The Abbotts blame the Kansas City, Kansas storage facility. They had almost an entire household of items stored at Delaware Storage in KCKĀ for nearly two years.

The couple had sold their old house in Shawnee and were staying with family while Cory was serving with the Army Reserves.

In early August, they bought another home and were finally ready to move in. That's when they discovered a big problem.

"I was excited to see [everything] again and show my kids," Megan said. "But It was disgusting."

They took photos of some of the worst items, including leather furniture sets now covered in mold. The mold was so pervasive it even got into the stuffing, Cory said.

"It was just full of mold," he said.

Cory said he became concerned as soon as he entered the building where his unit was located.

"My brother was with me and he said 'hey, it kind of smells like Grandma and Grandpa's old basement in here.' Yeah it kind of does," Cory recalled.

But it wasn't until he opened the door to his unit that he saw what had happened.

"All my stuff is full of mold. What's the deal?" he recalled saying. Cory said he immediately asked the manager of Delaware Storage to inspect his unit. He said she appeared equally surprised, but seemed more worried about her own items than his.

"'Oh wow,' she kept saying. 'I have stuff in storage. I have stuff in storage,'"Cory recalled.

Cory took pictures of everything and even took video of the storage unit's air conditioner, which he says was clearly not working. The fan wasn't moving and there was no condensation near the unit.

Another unit connected to a different part of the building was working. The fan was running in that unit and condensation was escaping.

Cory said the manager told him to report any losses to his insurance company. But the claim was denied because his policy only covered major events like flooding, earthquakes, or tornadoes.
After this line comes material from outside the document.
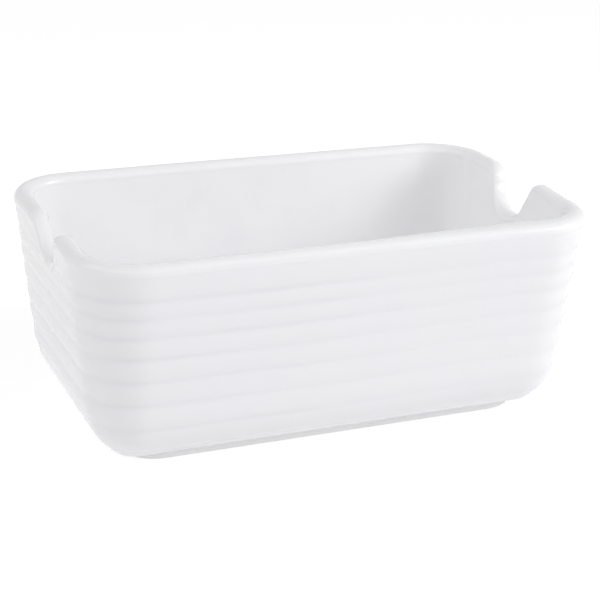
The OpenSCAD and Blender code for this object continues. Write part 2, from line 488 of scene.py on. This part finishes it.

The Abbotts are frustrated. They paid more than $3,000 to have their items stored in what was advertised as a climate-controlled facility.

"My parents have a barn; I could have just stored it in that and it would have been better," Megan said.
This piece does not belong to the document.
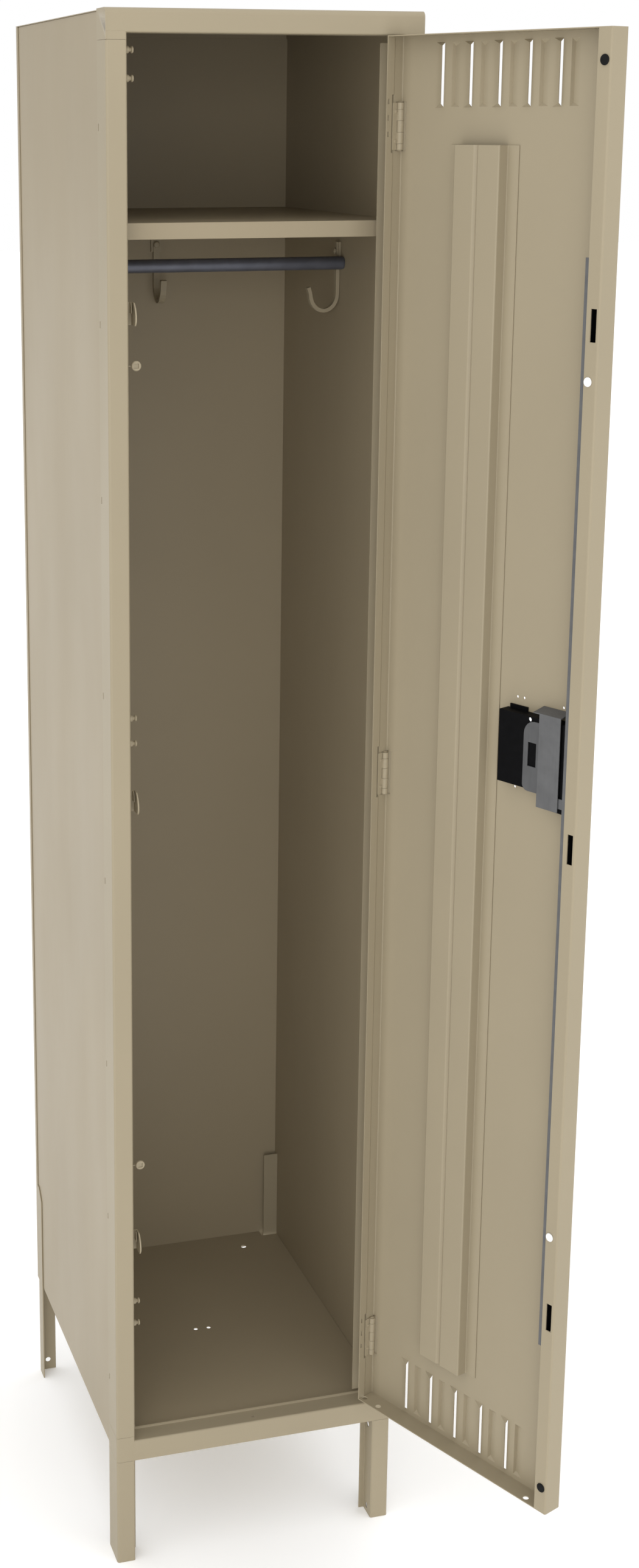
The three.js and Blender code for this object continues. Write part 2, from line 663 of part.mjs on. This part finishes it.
// The lock bar slides behind the lip and carries a moulded clip at each slot
const barV = V1 - DOOR_T - 2.6;
add('lock_bar', join([
  doorBox(BAR_U[0], BAR_U[1], barV, barV + 1.3, ...BAR_Z),
  doorBox(BAR_U[0], BAR_U[0] + 1.3, liftV, barV + 1.3, 1093, 1105),
  doorBox(286, BAR_U[0] + 1.3, liftV, liftV + 1.2, 1093, 1105),
]), ZINC, { onDoor: true, metalness: 0.7, roughness: 0.4 });
SLOT_Z.forEach((z, i) => {
  const u0 = BAR_U[1] + GAP;
  const u1 = U1 - DOOR_T - 0.9;
  add(`latch_clip_${i + 1}`, join([
    doorBox(u0, u1, 6, 8, z - 24, z + 22),
    doorBox(u0, u0 + 1.4, 6, V1 - DOOR_T - 0.4, z - 24, z + 22),
    doorBox(u1 - 1.4, u1, 6, V1 - DOOR_T - 0.4, z - 24, z + 22),
  ]), BLACK, { onDoor: true, roughness: 0.6 });
});

// ---- Assembly -------------------------------------------------------------------------
const group = new THREE.Group();
group.name = 'school_locker';
const swing = new THREE.Matrix4()
  .makeTranslation(HINGE_X, HINGE_Y, 0)
  .multiply(new THREE.Matrix4().makeRotationZ(THREE.MathUtils.degToRad(OPEN_DEG)))
  .multiply(new THREE.Matrix4().makeTranslation(-HINGE_X, -HINGE_Y, 0));
parts.forEach(({ name, shape, colour, roughness, metalness, onDoor }) => {
  const geometry = toGeometry(shape);
  if (onDoor) {
    geometry.applyMatrix4(swing);
  }
  const mesh = new THREE.Mesh(geometry, new THREE.MeshStandardMaterial({ color: colour, roughness, metalness }));
  mesh.name = name;
  group.add(mesh);
});

// Origin at the bottom centre of the whole part as it stands, door open
const bounds = new THREE.Box3();
group.children.forEach((mesh) => {
  mesh.geometry.computeBoundingBox();
  bounds.union(mesh.geometry.boundingBox);
});
const centre = bounds.getCenter(new THREE.Vector3());
group.children.forEach((mesh) => {
  mesh.geometry.translate(-centre.x, -centre.y, -bounds.min.z);
  mesh.geometry.computeVertexNormals();
});

export default group;
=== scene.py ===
"""School locker with its door standing open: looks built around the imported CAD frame."""
import json
import math

import bpy
from mathutils import Matrix, Vector


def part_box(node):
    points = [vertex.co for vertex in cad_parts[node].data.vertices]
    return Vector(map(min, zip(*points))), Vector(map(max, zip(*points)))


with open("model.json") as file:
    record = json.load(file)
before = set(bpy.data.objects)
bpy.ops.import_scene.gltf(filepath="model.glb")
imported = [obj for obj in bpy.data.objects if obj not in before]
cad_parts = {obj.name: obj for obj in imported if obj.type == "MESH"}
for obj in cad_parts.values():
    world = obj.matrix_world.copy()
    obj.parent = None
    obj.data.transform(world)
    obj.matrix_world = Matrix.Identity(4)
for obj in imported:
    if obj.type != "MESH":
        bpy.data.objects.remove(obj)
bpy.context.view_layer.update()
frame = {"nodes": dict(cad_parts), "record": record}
NODES = frame["nodes"]
SLOT_OF = {entry["node"]: entry["material_slot"] for entry in frame["record"]["subparts"]}
MM = 0.001
WHITE = (1.0, 1.0, 1.0, 1.0)


# ---- Shader helpers -----------------------------------------------------------------
# The middle of a noise texture's output, where nearly all of its values are
NOISE_RANGE = (0.3, 0.7)
# Sockets of a Mix node that mixes colours
MIX_FACTOR, MIX_FIRST, MIX_SECOND, MIX_RESULT = 0, 6, 7, 2
# The bevelled normal is this close to the true one on an outer edge and on a flat
EDGE_COSINES = (0.80, 0.99)
EDGE_SAMPLES = 4


def new_material(name):
    material = bpy.data.materials.new(name)
    material.use_nodes = True
    tree = material.node_tree
    return material, tree.nodes, tree.links, tree.nodes["Principled BSDF"]


def join(links, value, socket):
    """Sets a socket to a plain value, or links it to another node's output."""
    if isinstance(value, (float, tuple)):
        socket.default_value = value
    else:
        links.new(value, socket)


def object_noise(nodes, links, scale, detail=3.0, stretch=(1.0, 1.0, 1.0)):
    """Noise fixed to the object. The scale is in features per metre."""
    coords = nodes.new("ShaderNodeTexCoord")
    mapping = nodes.new("ShaderNodeMapping")
    mapping.inputs["Scale"].default_value = stretch
    noise = nodes.new("ShaderNodeTexNoise")
    noise.inputs["Scale"].default_value = scale
    noise.inputs["Detail"].default_value = detail
    links.new(coords.outputs["Object"], mapping.inputs["Vector"])
    links.new(mapping.outputs["Vector"], noise.inputs["Vector"])
    return noise.outputs["Fac"]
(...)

After the Abbotts called FOX 4 Problem Solvers, we paid a visit to Delaware Storage, which is managed by a Florida company called Simply

The man running the office wouldn't speak to us on camera, but off camera he denied that the air conditioner hadn't been working in the Abbott's unit. He suggested that the Abbotts may have stored items in their unit that were already moldy.

Problem Solvers then asked attorney Scott Shachtman to review the Abbott's contract with Delaware Storage. The news wasn't encouraging.

"When you put your things in this property, you are writing away all of your rights should any liability occur," Shachtman said.

In fact, even if the Abbotts were to sue Delaware Storage and win, the contract limits them to only $2,000 in damages.

That's just a fraction of what they believe their actual losses were. They estimate their losses to be as high as $15,000.

That's why, despite the odds, they are determined to take this battle to court. They believe Delaware Storage misrepresented its building as a safe place to store their goods.